Rows from a 3D modeling dataset:
----

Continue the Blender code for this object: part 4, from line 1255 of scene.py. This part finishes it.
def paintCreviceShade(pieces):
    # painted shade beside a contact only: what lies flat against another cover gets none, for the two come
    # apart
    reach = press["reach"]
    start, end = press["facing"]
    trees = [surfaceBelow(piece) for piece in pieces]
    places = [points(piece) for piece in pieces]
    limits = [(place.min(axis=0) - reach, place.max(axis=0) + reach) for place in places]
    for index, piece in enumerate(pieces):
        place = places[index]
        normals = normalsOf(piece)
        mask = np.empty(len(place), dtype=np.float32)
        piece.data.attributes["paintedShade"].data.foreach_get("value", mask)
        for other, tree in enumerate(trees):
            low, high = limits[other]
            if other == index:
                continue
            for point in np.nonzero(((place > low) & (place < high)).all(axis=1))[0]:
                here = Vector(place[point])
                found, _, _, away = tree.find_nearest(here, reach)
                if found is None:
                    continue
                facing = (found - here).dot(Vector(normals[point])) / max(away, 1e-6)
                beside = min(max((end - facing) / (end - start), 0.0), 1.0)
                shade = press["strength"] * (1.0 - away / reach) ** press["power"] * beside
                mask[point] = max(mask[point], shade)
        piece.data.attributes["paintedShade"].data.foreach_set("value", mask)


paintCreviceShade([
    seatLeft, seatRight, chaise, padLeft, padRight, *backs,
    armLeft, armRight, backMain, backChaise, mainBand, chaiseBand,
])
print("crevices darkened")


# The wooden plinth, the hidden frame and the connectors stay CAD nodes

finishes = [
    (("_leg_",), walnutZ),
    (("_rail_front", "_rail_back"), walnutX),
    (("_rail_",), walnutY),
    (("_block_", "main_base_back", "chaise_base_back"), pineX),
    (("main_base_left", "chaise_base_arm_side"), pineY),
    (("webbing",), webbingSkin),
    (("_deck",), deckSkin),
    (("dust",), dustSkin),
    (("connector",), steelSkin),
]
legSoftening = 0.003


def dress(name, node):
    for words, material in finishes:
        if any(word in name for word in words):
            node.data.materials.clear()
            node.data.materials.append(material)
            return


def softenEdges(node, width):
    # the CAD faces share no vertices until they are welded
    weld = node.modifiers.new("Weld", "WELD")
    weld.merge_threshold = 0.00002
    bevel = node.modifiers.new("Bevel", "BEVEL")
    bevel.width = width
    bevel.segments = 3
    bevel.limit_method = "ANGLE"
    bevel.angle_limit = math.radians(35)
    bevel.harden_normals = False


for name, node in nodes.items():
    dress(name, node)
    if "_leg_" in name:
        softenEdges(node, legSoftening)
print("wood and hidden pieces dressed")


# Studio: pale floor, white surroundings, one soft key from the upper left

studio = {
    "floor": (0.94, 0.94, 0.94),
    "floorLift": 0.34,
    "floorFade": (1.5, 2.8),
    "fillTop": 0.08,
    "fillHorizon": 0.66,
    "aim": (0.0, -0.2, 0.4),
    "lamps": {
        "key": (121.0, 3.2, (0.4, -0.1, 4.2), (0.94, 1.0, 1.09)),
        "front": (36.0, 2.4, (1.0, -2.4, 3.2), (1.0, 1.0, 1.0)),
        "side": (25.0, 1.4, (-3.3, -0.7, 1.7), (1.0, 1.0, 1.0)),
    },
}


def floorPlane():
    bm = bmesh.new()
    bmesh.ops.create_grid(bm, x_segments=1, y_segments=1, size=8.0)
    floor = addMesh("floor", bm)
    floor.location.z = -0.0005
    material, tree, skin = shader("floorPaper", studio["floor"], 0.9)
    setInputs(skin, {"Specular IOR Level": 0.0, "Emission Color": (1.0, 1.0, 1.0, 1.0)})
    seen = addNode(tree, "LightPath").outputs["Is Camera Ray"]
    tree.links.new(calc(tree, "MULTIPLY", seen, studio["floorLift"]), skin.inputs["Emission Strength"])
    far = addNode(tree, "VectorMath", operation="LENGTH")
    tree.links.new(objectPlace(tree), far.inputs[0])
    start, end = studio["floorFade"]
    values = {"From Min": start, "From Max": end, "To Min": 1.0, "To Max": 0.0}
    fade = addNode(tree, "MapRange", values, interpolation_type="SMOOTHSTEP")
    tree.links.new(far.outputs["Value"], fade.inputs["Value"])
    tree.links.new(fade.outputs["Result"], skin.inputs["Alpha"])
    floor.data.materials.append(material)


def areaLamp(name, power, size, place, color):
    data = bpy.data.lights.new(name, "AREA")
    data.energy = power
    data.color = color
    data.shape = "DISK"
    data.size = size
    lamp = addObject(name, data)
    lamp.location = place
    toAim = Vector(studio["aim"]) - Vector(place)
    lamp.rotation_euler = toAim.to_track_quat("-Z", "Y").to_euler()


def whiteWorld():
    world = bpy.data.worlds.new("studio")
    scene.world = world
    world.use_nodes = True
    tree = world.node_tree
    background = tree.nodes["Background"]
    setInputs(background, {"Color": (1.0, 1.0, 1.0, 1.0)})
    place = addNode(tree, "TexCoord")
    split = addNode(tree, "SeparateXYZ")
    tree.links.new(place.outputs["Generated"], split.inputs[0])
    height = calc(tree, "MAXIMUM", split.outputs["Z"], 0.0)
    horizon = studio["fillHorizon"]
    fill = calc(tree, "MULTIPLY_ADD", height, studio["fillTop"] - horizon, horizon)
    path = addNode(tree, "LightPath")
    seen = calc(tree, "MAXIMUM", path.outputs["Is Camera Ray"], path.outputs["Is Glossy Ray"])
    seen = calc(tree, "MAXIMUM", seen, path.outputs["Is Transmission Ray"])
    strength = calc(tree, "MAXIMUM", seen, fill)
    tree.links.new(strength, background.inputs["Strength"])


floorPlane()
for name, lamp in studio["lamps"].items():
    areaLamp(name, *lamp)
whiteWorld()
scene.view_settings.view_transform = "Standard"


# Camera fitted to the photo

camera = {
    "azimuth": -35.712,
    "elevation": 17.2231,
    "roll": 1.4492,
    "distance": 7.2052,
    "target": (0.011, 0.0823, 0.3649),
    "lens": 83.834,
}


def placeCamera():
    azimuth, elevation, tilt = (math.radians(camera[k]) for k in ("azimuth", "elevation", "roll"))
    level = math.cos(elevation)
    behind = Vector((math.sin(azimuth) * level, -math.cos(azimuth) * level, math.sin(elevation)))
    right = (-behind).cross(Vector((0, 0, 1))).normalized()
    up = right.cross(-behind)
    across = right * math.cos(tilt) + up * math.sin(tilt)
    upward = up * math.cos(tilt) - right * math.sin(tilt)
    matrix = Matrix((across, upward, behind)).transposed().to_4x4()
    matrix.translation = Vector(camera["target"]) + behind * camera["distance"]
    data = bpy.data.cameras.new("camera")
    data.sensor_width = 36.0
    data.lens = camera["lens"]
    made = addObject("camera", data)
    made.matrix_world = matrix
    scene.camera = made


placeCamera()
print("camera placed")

----

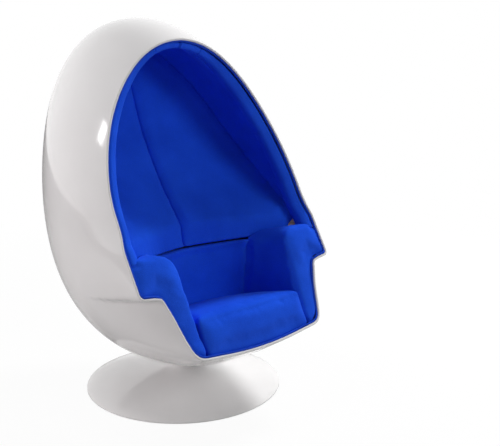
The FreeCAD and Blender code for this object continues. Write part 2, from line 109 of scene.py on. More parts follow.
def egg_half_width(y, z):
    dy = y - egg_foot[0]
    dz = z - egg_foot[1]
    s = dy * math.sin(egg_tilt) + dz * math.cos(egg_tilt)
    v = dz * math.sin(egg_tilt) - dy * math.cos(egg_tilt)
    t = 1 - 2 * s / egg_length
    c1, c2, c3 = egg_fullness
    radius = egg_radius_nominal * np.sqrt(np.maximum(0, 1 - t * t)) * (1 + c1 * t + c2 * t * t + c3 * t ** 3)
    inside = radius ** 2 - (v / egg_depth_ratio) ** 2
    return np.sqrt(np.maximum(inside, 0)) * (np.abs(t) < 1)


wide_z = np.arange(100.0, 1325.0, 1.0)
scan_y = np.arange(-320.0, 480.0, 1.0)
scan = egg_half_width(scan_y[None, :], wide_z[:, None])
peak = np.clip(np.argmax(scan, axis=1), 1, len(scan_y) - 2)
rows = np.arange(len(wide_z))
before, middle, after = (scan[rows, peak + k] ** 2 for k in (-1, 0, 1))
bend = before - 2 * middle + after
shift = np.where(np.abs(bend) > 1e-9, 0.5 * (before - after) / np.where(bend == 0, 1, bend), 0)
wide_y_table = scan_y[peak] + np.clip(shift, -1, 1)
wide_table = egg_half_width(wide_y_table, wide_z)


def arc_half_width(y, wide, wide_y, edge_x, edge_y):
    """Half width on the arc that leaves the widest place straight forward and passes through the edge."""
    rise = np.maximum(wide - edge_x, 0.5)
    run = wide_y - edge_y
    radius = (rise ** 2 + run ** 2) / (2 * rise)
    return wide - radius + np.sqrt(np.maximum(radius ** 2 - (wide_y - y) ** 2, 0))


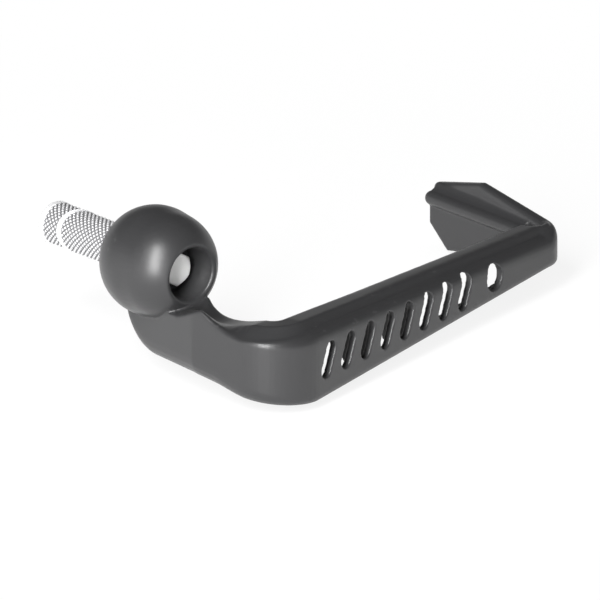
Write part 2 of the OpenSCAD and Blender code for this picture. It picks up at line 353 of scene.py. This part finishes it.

----

> TASK BRIEF: Give again, word for word, only the lines running from the line with "The FreeCAD and" through the line with "Write part 2 of"; include both of those lines.

> RIGHT ANSWER:
The FreeCAD and Blender code for this object continues. Write part 2, from line 109 of scene.py on. More parts follow.
def egg_half_width(y, z):
    dy = y - egg_foot[0]
    dz = z - egg_foot[1]
    s = dy * math.sin(egg_tilt) + dz * math.cos(egg_tilt)
    v = dz * math.sin(egg_tilt) - dy * math.cos(egg_tilt)
    t = 1 - 2 * s / egg_length
    c1, c2, c3 = egg_fullness
    radius = egg_radius_nominal * np.sqrt(np.maximum(0, 1 - t * t)) * (1 + c1 * t + c2 * t * t + c3 * t ** 3)
    inside = radius ** 2 - (v / egg_depth_ratio) ** 2
    return np.sqrt(np.maximum(inside, 0)) * (np.abs(t) < 1)


wide_z = np.arange(100.0, 1325.0, 1.0)
scan_y = np.arange(-320.0, 480.0, 1.0)
scan = egg_half_width(scan_y[None, :], wide_z[:, None])
peak = np.clip(np.argmax(scan, axis=1), 1, len(scan_y) - 2)
rows = np.arange(len(wide_z))
before, middle, after = (scan[rows, peak + k] ** 2 for k in (-1, 0, 1))
bend = before - 2 * middle + after
shift = np.where(np.abs(bend) > 1e-9, 0.5 * (before - after) / np.where(bend == 0, 1, bend), 0)
wide_y_table = scan_y[peak] + np.clip(shift, -1, 1)
wide_table = egg_half_width(wide_y_table, wide_z)


def arc_half_width(y, wide, wide_y, edge_x, edge_y):
    """Half width on the arc that leaves the widest place straight forward and passes through the edge."""
    rise = np.maximum(wide - edge_x, 0.5)
    run = wide_y - edge_y
    radius = (rise ** 2 + run ** 2) / (2 * rise)
    return wide - radius + np.sqrt(np.maximum(radius ** 2 - (wide_y - y) ** 2, 0))


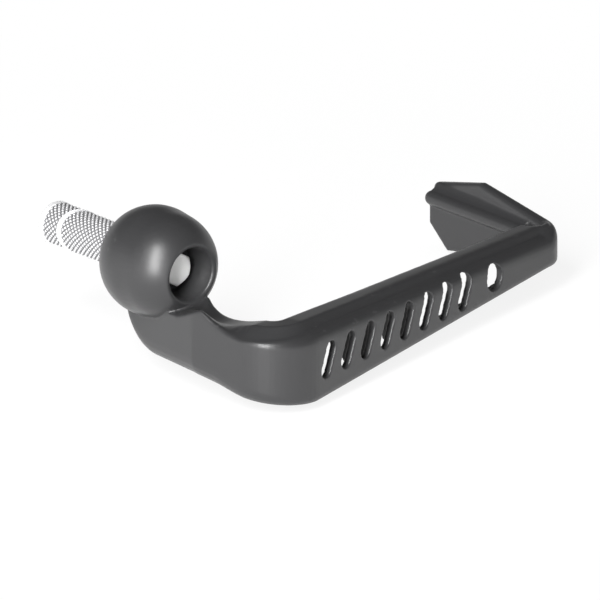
Write part 2 of the OpenSCAD and Blender code for this picture. It picks up at line 353 of scene.py. This part finishes it.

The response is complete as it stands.